Warum führte „Squid Game“ nicht zum Aufstand, sondern nur zur Fortsetzung?

Weil der Kapitalismus aber nun mal kein Außen duldet, führte der Erfolg „Squid Game“ nicht zum Aufstand der 99 Prozent, sondern nur zu sozialdarwinistischen Spielen auf den Schulhöfen und Fortsetzungsplänen des hochzufriedenen Streamingdienstes. Fiktion braucht Zeit, weshalb Netflix, während Hwang Dong-hyuk noch an der zweiten Staffel schreibt, eine Reality-TV-Version des makabren Spiels in Auftrag gegeben hat, in der 456 Teilnehmer in den Kostümen und in der Nähe von London liebevoll nachgebauten Kulissen des Dramas um die Summe von 4,56 Millionen Dollar konkurrieren. Das ist erheblich weniger, als es im fiktiven „Squid Game“ zu gewinnen gab (ungefähr 35 Millionen Dollar), aber es reicht völlig aus, um etwaige Anfälle von moralischen Handeln zu unterbinden.

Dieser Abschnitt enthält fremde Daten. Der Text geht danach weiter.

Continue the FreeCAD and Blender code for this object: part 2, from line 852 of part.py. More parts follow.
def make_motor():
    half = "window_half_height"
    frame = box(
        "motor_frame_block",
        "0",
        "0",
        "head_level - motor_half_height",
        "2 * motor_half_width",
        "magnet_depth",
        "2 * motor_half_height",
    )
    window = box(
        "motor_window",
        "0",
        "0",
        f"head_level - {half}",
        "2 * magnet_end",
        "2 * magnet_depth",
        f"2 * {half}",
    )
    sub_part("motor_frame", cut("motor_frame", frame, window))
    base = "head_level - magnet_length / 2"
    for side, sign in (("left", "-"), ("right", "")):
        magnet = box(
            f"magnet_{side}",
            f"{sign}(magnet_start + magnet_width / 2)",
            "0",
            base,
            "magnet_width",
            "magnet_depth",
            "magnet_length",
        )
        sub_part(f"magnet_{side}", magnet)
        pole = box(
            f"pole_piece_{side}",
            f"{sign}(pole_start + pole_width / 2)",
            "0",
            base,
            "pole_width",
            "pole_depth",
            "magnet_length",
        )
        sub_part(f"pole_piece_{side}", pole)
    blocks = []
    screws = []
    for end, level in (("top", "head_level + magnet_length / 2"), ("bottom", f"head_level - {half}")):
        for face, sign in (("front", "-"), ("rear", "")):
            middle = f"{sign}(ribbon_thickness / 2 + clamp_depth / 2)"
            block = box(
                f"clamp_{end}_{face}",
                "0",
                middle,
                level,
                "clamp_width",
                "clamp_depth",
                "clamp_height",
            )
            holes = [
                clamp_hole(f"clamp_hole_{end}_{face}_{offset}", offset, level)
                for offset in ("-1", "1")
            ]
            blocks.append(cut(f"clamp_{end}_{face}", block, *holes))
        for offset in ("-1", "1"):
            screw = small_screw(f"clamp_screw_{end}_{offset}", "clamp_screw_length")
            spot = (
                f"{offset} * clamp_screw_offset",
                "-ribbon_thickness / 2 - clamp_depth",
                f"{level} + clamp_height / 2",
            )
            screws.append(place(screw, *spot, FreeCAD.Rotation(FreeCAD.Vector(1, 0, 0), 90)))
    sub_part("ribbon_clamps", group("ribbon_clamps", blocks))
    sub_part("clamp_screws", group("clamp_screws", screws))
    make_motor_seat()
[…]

Das ist ein wenig, als würde man einen Antikriegsfilm als Kriegsspiel nachstellen. Oder als hätte man auf die Kinokassenergebnisse von „Der weiße Hai“ reagiert, in dem man einen hungrigen Hai in Strandnähe aussetzt und Verzweifelten, die sich ins Wasser trauen, einen Batzen Geld in Aussicht stellt. Oder zeigt uns „Squid Game: The Challenge“ die Wahrheit über das Leben unter Wettbewerbsbedingungen einfach noch ein wenig schonungsloser? Angeblich gab es mehr als 80.000 Menschen, die sich für das Spiel beworben hatten. Die 456, die hier übrig geblieben sind, wurden also sorgfältig gecastet. Nach Ruchlosigkeit.

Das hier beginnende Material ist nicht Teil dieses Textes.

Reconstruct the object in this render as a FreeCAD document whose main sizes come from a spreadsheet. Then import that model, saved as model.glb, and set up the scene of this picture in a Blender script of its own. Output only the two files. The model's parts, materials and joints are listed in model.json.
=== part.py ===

HANDOUT - 30.01.2023, ---, --: Episode 105 von Netflix  "Squid Game: The Challenge" (zu dpa: «Netflix startet Gameshow «Squid Game: The Challenge»») Foto: Pete Dadds/Netflix © 2023/dpa - ACHTUNG: Nur zur redaktionellen Verwendung im Zusammenhang mit einer Berichterstattung über die Sendung und nur mit vollständiger Nennung des vorstehenden Credits +++ dpa-Bildfunk +++

Szene aus der fünften Episode von „Squid Game: The Challenge“

Weswegen sie nun Statements wie die Folgenden abgeben: „Wenn du nicht betrügst, willst du gar nicht gewinnen“; „Empathie in eine Schwäche, ich liebe mich selbst“; „Jedes Mal, wenn jemand eliminiert wird, erhöhen sich meine Gewinnchancen, also freue ich mich“.

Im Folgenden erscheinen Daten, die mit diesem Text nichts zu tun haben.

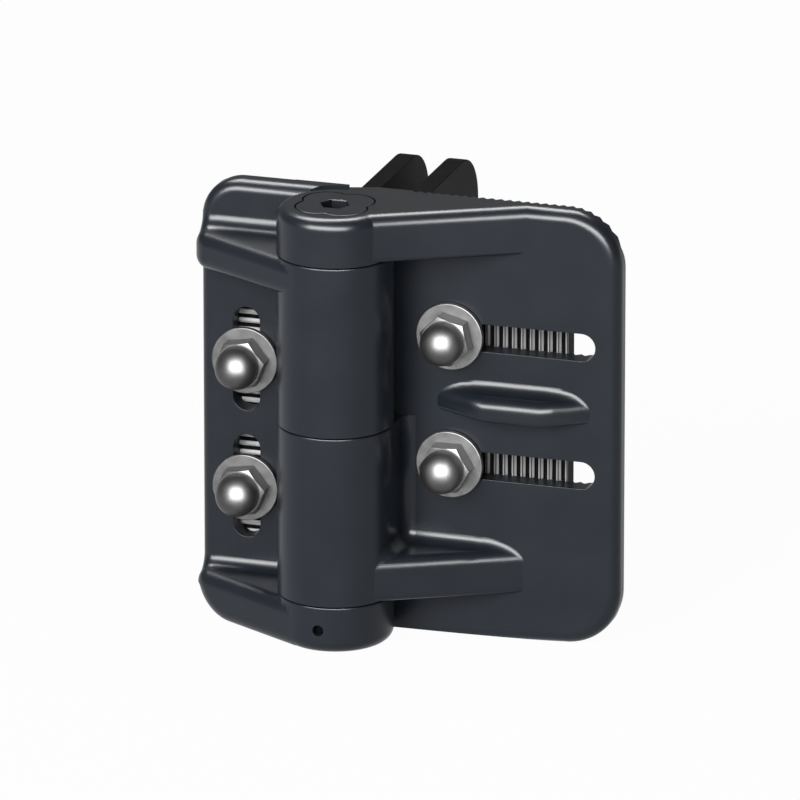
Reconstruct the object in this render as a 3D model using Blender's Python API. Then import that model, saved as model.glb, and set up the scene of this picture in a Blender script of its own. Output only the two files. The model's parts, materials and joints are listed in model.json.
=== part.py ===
"""Self-closing gate hinge: two moulded leaves on toothed metal brackets, turning on a sprung tube.

The post leaf (left) carries the second and fourth knuckles of the barrel, the gate leaf (right)
carries the first and third. A torsion spring inside the hinge tube closes the gate. Its upper end
sits in the lobed tension adjuster in the top knuckle, its lower end in the plug at the bottom.

Frame: +X to the gate side, +Y back towards post and gate, +Z up. The origin is on the back face of
the post bracket, half-way between its two studs. Units are metres.
"""

import math

import bmesh
import bpy
from mathutils import Matrix, Vector

# Fits and facets
GAP = 0.0003                 # between pieces that touch or slide
OVERCUT = 0.002              # how far a cutter runs past what it cuts
SINK = 0.0012                # how deep a joined form is rooted in its neighbour
FEATHER = 0.00003            # a cove's edge dips this far under the face it runs into
TOLERANCE = 1e-6
BARREL_SIDES = 40
RING_SIDES = 28
SMALL_SIDES = 20
WASHER_SIDES = 32
SLOT_STEPS = 6               # facets in a slot's round end
FILLET_STEPS = 3             # facets in a quarter turn of a fillet
UNDER_STEPS = 2              # facets in a quarter turn of an underside's fillet
CORNER_STEPS = 6             # facets in a quarter turn of a leaf's corner
CORNER_ANGLES = (60, 75, 90)                 # where an arm's end is sampled along that corner, past its rim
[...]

Ach ja, die Sache mit dem Eliminieren. Die Teilnehmer werden hier von kleinen Zündkapseln niedergestreckt, die schwarze Tinte auf ihre weißen T-Shirts verteilen, woraufhin manche mehr, manche weniger überzeugend zu Boden sinken. Außer ein paar Blutergüssen kommt niemand körperlich zu Schaden, im Bild wirkt das gnadenlose Aussortieren von Menschenmaterial allerdings nicht weniger schockierend als in der Serie.

Die Challenge-Produzenten haben sich allerdings noch einige zusätzliche Gemeinheiten ausgedacht. Es folgt ein kleiner Spoiler. So wird zwei zum Küchendienst eingeteilten Teilnehmern das Angebot gemacht, entweder einem ihrer Mitbewerber einen Vorteil zu verschaffen, oder einen Konkurrenten zu eliminieren. Sie entscheiden sich für letzteres, nicht ahnend, dass ihre Wahl anschließend der gesamten Gruppe im Schlafaal mitgeteilt wird. Sadistisch langsam klappen die Zahlenreihen um, das Opfer versteht die Welt nicht mehr: „Warum haben sie mich ausgewählt“, fragt es die Kamera: „Ich habe mir doch nur ein besseres Leben für meine Tochter gewünscht.“

So setzt die Show auch das berüchtigte Stanford-Gefängnis-Experiment fort, aber das gilt in unterschiedlichen Graden für beinahe jede Reality-Show in der Nachfolge von „Big Brother“: In der fortschreitenden Dehumanisierung unter verschärften Bedingungen zeigt sich erst der wahre Mensch. „Squid Game: The Challenge“ ist dramaturgisch exzellent verfertigt und so hochwertig ausgestattet, dass sich der Trash-Faktor im pastellig bunten M.C. Escher-Treppenlabyrinth verliert.

Es verärgert, berührt, frustriert und fasziniert im gleichen Maße. Sie möchte nur einmal wissen, wie sich das anfühlt, sagt eine Kandidatin, sein auf Kredit erworbenes Auto abbezahlen zu können. Sie ist die Erste, die eliminiert wird. Es ist der letzte Schrei in Sachen Zynismus. Wir können es ihnen nur wärmstens ans Herz legen und möchten sie dringend davor warnen.